To solve the possible omission problem during the search, the search range can be dynamically adjusted. For example, when nprobe
= 1, only the nearest clustering center is searched, and when nprobe
= 2, the nearest two clustering centers are searched, and the value of nprobe is adjusted according to the actual business needs.
In fact, except for brute force search that can perfectly search for the nearest neighbor, all search algorithms can only make a trade-off between speed, quality, and memory. These algorithms are also called Approximate Nearest Neighbor
.
Locality Sensitive Hashing (LSH)
Locality Sensitive Hashing (LSH) is an indexing technique that employs approximate nearest neighbor search. It is characterized by its speed and the provision of an approximate, non-exhaustive result. LSH uses a set of hash functions to map similar vectors into “buckets”, thereby giving similar vectors the same hash value. Consequently, the similarity between vectors can be determined by comparing their hash values.
Typically, the hash algorithms we design aim to minimize the number of hash collisions. This is because the search time complexity of a hash function is O(1). However, if a hash collision occurs, meaning that two different keys are mapped to the same bucket, we need to use data structures like linked lists to resolve the conflict. In such cases, the time complexity of the search is usually O(n), where n is the length of the linked list. Therefore, to enhance the efficiency of hash function searches, we usually aim to make the probability of hash collisions as small as possible.
However, in vector search, our goal is to find similar vectors. Therefore, we can design a special hash function to make the probability of hash collisions as high as possible, and vectors that are closer or more similar are more likely to collide. This way, similar vectors will be mapped to the same bucket.
When searching for a specific vector, in order to find the nearest neighbor of a given query vector, similar vectors are “bucketed” into a hash table using the same hash function. The query vector is hashed into a specific table, and then compared with other vectors in that table to find the closest match. This method is much faster than searching the entire dataset because the number of vectors in each hash table bucket is far less than the number of vectors in the entire space.

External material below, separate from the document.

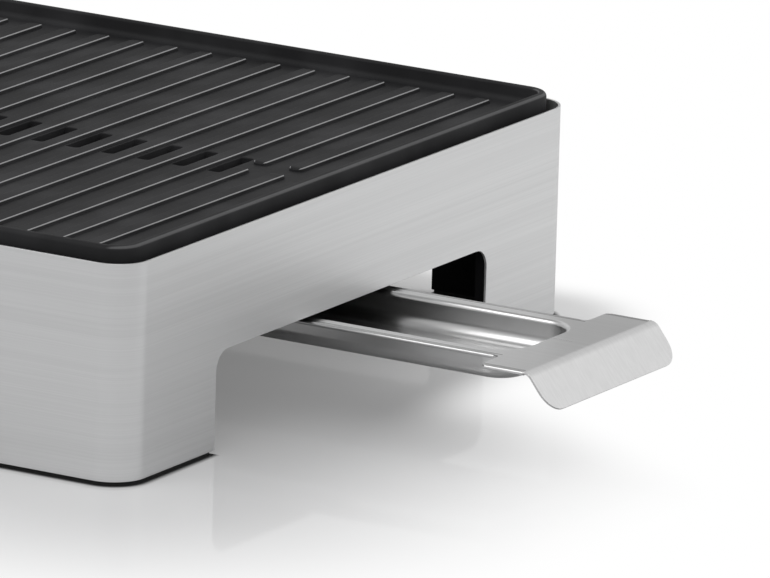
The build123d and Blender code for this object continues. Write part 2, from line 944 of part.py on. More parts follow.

So, how should this hash function be designed? For better understanding, let’s first explain it in a two-dimensional coordinate system. As shown in the figure below, a two-dimensional coordinate system can be divided into two regions by randomly generating a straight line P (which is the normal vector to the hyperplane). In this way, the similarity of vectors can be judged by whether they are on the same side of the line. For instance, on the right hand side a and b indicate that the vectors are not similar as they lie in different regions. While on the left hand side, A and B are similar as they lie in the same region.
The principle is simple. If the distance between two vectors is close, the probability that they are on the same side of the line will be high.
When searching for a vector, the vector is recalculated with the hash function, and the vectors in the same bucket are obtained. Then, the closest vector is found through brute force search.
Random Projection for LSH (Locality Sensitive Hashing)
If we can distinguish similarity in a two-dimensional coordinate system through randomly generated lines, then similarly, in a three-dimensional coordinate system, we can divide the three-dimensional coordinate system into two regions by randomly generating a plane. In a multi-dimensional coordinate system, we can also divide the multi-dimensional coordinate system into two regions by randomly generating a hyperplane, thereby distinguishing similarity.
However, in high-dimensional space, the distances between data points are often very sparse, and the distances between data points will increase exponentially with the increase in dimensions. This leads to a large number of calculated buckets, and in the most extreme cases, there is only one vector in each bucket, and the calculation speed is very slow. Therefore, in actual implementation of the LSH algorithm, we consider using random projection to project high-dimensional data points into low-dimensional space, thereby reducing calculation time and improving query quality.
The basic idea behind random projection is to use a random projection matrix to project high-dimensional vectors into low-dimensional space. Create a matrix composed of random numbers, the size of which will be the desired target low-dimensional value. Then, calculate the dot product between the input vector and the matrix to get a projected matrix, which has fewer dimensions than the original vector but still retains their similarity.
When we query, we use the same projection matrix to project the query vector into low-dimensional space. Then, compare the projected query vector with the projected vectors in the database to find the nearest neighbors. Since the dimensionality of the data has been reduced, the search process is much faster than searching in the entire high-dimensional space.
The basic steps are:
- Randomly select a hyperplane from the high-dimensional space and project the data points onto this hyperplane.
- Repeat step 1, select multiple hyperplanes, and project the data points onto multiple hyperplanes.
- Combine the projection results of multiple hyperplanes into a vector as a representation in low-dimensional space.
- Use a hash function to map the vectors in low-dimensional space to hash buckets.
Similarly, random projection is also an approximate method, and the quality of the projection depends on the projection matrix. Generally, the more random the projection matrix, the better its mapping quality. However, generating a truly random projection matrix may be computationally expensive, especially for large datasets.